FARNBOROUGH, England (Reuters) - Raytheon Co on Tuesday said it was cautiously optimistic after hitting key milestones in recent months on a long-delayed and over-budget program to develop a ground control system for next-generation GPS satellites.
"Things are progressing well. We've overcome a lot of the challenges, but there are still some in front of us," David Wajsgras, president of Raytheon's Intelligence, Information and Services business, told Reuters at the Farnborough International Airshow.
Wajsgras said Raytheon would continue to work closely with the U.S. Air Force to ensure the success of the program, which is facing a "live or die" Pentagon review after breaching critical cost thresholds earlier this year.
He said Raytheon had put its best resources and people to work to resolve the program's issues.
"I would put us as cautiously optimistic," Wajsgras said. "We feel good about the progress we've made."
Defense Undersecretary Frank Kendall told reporters this week that Raytheon's work on the program was "a mixed bag", showing progress in some areas but continuing problems in others. He said he still hoped Raytheon could get the program under control since it was critically needed.
Air Force Secretary Deborah James on June 30 declared the program had breached congressional cost thresholds, triggering a mandatory review that could lead to the program's termination.
The review will conclude in October, but Kendall told reporters it would be "very disruptive" to stop the program at this point and start over.

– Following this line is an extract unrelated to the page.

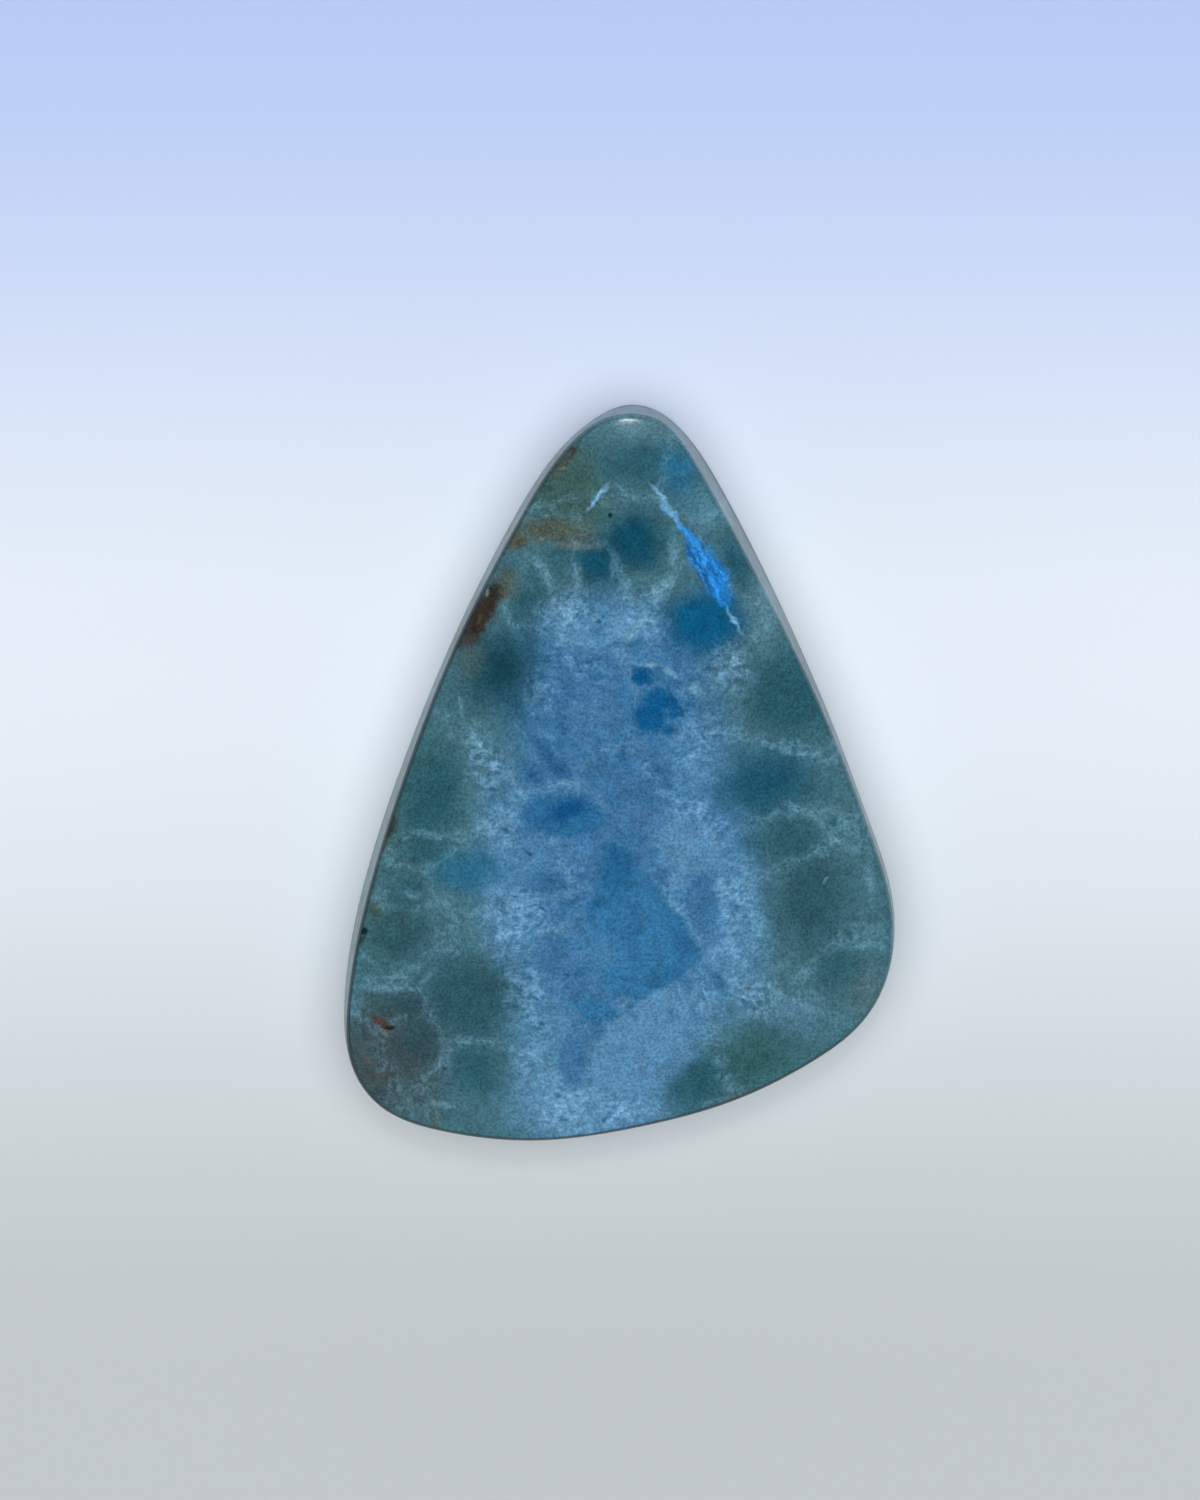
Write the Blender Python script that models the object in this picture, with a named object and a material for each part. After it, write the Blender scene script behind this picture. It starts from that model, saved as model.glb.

The Pentagon earlier this year said the estimated cost of Raytheon's Operational Control System (OCX) had risen 16.3 percent, or $586.4 million, to $4.2 billion in 2015, even before a two-year delay that would further inflate costs.
The new estimated cost was not immediately available. The program was expected to cost just $1.5 billion when Raytheon won the contract in 2010.
The Air Force said Raytheon had briefed its progress on process improvements, including increased automation in software development, platform deployment, and other changes in their software approach at a deep dive review last week.